Air Rhodesia Flight 827

Air Rhodesia Flight 827, operated by Vickers Viscount VP-YND 'Umniati' was a scheduled civilian flight between Kariba and the capital, Salisbury, Rhodesia (now Harare, Zimbabwe), that was shot down soon after takeoff on 12 February 1979 by Zimbabwe People's Revolutionary Army (ZIPRA) guerrillas using a Strela 2 missile.

[1] The flight's departure from Kariba had been delayed, and so the pilots did not take the time to climb over a lake to get above the ceiling of shoulder-launched anti-aircraft missiles before heading for Salisbury.

[citation needed] ZIPRA had information that the Rhodesian Security Forces Commander General Peter Walls was on board, and they tried to assassinate him.

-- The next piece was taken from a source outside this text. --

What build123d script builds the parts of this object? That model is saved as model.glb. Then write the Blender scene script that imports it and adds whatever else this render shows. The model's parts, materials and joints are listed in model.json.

However, he and his wife were on a second (similar) aircraft that took off 15 minutes later, immediately executing maneuvers designed to evade missiles, and landing safely in Salisbury.

As with the similar incident five months earlier, Flight 827 was damaged by one or more Strela-2 missiles (commonly known at the time as 'SAM-7', NATO reporting name SA-7) [2] and came down in rough terrain in the Vuti African Purchase Area east of Lake Kariba.